_Dataset rows_
★ ★ ★ ★ ★
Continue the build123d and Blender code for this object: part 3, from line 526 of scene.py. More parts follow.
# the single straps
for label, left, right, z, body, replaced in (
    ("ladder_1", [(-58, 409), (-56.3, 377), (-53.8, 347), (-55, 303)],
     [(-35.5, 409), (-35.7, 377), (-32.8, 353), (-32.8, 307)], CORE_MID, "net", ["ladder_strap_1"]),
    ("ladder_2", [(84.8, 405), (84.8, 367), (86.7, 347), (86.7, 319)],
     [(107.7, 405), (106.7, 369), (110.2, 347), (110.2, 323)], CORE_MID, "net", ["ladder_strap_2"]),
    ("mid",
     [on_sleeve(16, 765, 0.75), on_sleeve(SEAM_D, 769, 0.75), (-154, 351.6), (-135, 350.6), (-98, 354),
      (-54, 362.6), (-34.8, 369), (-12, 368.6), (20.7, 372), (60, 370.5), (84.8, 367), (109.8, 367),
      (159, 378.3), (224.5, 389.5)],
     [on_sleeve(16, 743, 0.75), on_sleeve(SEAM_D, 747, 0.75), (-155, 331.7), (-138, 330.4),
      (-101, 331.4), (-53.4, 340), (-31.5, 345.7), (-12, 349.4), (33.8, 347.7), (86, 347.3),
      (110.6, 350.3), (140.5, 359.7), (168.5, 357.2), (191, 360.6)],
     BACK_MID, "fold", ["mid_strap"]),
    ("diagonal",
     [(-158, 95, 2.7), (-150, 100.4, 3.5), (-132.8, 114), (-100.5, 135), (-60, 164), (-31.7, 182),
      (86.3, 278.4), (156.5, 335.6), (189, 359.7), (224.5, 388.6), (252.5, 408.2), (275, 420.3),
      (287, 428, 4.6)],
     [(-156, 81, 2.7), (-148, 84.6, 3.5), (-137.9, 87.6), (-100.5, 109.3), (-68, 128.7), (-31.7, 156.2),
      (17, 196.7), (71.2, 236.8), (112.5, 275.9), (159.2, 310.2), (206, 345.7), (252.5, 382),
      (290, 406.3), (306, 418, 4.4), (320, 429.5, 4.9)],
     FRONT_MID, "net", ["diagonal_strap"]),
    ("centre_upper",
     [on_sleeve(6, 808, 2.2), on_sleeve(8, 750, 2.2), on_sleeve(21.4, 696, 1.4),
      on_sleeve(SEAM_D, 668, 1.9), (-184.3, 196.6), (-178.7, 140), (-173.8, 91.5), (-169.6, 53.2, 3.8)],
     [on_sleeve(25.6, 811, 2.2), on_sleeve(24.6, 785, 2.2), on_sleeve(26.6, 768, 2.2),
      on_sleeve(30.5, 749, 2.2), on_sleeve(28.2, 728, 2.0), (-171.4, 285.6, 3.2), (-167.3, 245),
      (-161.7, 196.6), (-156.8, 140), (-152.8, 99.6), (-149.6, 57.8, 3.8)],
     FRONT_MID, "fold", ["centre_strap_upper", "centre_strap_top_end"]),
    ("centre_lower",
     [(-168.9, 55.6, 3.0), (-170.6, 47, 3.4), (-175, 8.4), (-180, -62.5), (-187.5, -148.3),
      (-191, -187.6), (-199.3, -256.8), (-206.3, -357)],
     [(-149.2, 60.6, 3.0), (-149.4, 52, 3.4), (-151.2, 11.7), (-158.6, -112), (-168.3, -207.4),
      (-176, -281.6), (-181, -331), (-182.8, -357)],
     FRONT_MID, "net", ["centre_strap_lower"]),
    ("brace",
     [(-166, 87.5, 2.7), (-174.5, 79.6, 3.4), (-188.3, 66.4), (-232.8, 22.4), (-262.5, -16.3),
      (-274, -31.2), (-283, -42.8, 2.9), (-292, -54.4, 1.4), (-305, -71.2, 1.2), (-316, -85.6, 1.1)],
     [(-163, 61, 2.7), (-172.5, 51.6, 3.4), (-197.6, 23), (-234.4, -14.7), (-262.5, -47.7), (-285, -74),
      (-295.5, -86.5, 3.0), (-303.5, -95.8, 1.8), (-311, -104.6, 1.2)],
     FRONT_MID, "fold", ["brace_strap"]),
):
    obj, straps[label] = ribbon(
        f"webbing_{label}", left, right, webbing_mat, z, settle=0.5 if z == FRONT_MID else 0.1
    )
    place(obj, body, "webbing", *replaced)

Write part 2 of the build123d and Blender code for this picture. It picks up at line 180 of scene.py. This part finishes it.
★ ★ ★ ★ ★
_OBJECTIVE_
Write down every line of the data exactly as it appears above.

_ANSWER FOR THIS EXERCISE_
Continue the build123d and Blender code for this object: part 3, from line 526 of scene.py. More parts follow.
# the single straps
for label, left, right, z, body, replaced in (
    ("ladder_1", [(-58, 409), (-56.3, 377), (-53.8, 347), (-55, 303)],
     [(-35.5, 409), (-35.7, 377), (-32.8, 353), (-32.8, 307)], CORE_MID, "net", ["ladder_strap_1"]),
    ("ladder_2", [(84.8, 405), (84.8, 367), (86.7, 347), (86.7, 319)],
     [(107.7, 405), (106.7, 369), (110.2, 347), (110.2, 323)], CORE_MID, "net", ["ladder_strap_2"]),
    ("mid",
     [on_sleeve(16, 765, 0.75), on_sleeve(SEAM_D, 769, 0.75), (-154, 351.6), (-135, 350.6), (-98, 354),
      (-54, 362.6), (-34.8, 369), (-12, 368.6), (20.7, 372), (60, 370.5), (84.8, 367), (109.8, 367),
      (159, 378.3), (224.5, 389.5)],
     [on_sleeve(16, 743, 0.75), on_sleeve(SEAM_D, 747, 0.75), (-155, 331.7), (-138, 330.4),
      (-101, 331.4), (-53.4, 340), (-31.5, 345.7), (-12, 349.4), (33.8, 347.7), (86, 347.3),
      (110.6, 350.3), (140.5, 359.7), (168.5, 357.2), (191, 360.6)],
     BACK_MID, "fold", ["mid_strap"]),
    ("diagonal",
     [(-158, 95, 2.7), (-150, 100.4, 3.5), (-132.8, 114), (-100.5, 135), (-60, 164), (-31.7, 182),
      (86.3, 278.4), (156.5, 335.6), (189, 359.7), (224.5, 388.6), (252.5, 408.2), (275, 420.3),
      (287, 428, 4.6)],
     [(-156, 81, 2.7), (-148, 84.6, 3.5), (-137.9, 87.6), (-100.5, 109.3), (-68, 128.7), (-31.7, 156.2),
      (17, 196.7), (71.2, 236.8), (112.5, 275.9), (159.2, 310.2), (206, 345.7), (252.5, 382),
      (290, 406.3), (306, 418, 4.4), (320, 429.5, 4.9)],
     FRONT_MID, "net", ["diagonal_strap"]),
    ("centre_upper",
     [on_sleeve(6, 808, 2.2), on_sleeve(8, 750, 2.2), on_sleeve(21.4, 696, 1.4),
      on_sleeve(SEAM_D, 668, 1.9), (-184.3, 196.6), (-178.7, 140), (-173.8, 91.5), (-169.6, 53.2, 3.8)],
     [on_sleeve(25.6, 811, 2.2), on_sleeve(24.6, 785, 2.2), on_sleeve(26.6, 768, 2.2),
      on_sleeve(30.5, 749, 2.2), on_sleeve(28.2, 728, 2.0), (-171.4, 285.6, 3.2), (-167.3, 245),
      (-161.7, 196.6), (-156.8, 140), (-152.8, 99.6), (-149.6, 57.8, 3.8)],
     FRONT_MID, "fold", ["centre_strap_upper", "centre_strap_top_end"]),
    ("centre_lower",
     [(-168.9, 55.6, 3.0), (-170.6, 47, 3.4), (-175, 8.4), (-180, -62.5), (-187.5, -148.3),
      (-191, -187.6), (-199.3, -256.8), (-206.3, -357)],
     [(-149.2, 60.6, 3.0), (-149.4, 52, 3.4), (-151.2, 11.7), (-158.6, -112), (-168.3, -207.4),
      (-176, -281.6), (-181, -331), (-182.8, -357)],
     FRONT_MID, "net", ["centre_strap_lower"]),
    ("brace",
     [(-166, 87.5, 2.7), (-174.5, 79.6, 3.4), (-188.3, 66.4), (-232.8, 22.4), (-262.5, -16.3),
      (-274, -31.2), (-283, -42.8, 2.9), (-292, -54.4, 1.4), (-305, -71.2, 1.2), (-316, -85.6, 1.1)],
     [(-163, 61, 2.7), (-172.5, 51.6, 3.4), (-197.6, 23), (-234.4, -14.7), (-262.5, -47.7), (-285, -74),
      (-295.5, -86.5, 3.0), (-303.5, -95.8, 1.8), (-311, -104.6, 1.2)],
     FRONT_MID, "fold", ["brace_strap"]),
):
    obj, straps[label] = ribbon(
        f"webbing_{label}", left, right, webbing_mat, z, settle=0.5 if z == FRONT_MID else 0.1
    )
    place(obj, body, "webbing", *replaced)

Write part 2 of the build123d and Blender code for this picture. It picks up at line 180 of scene.py. This part finishes it.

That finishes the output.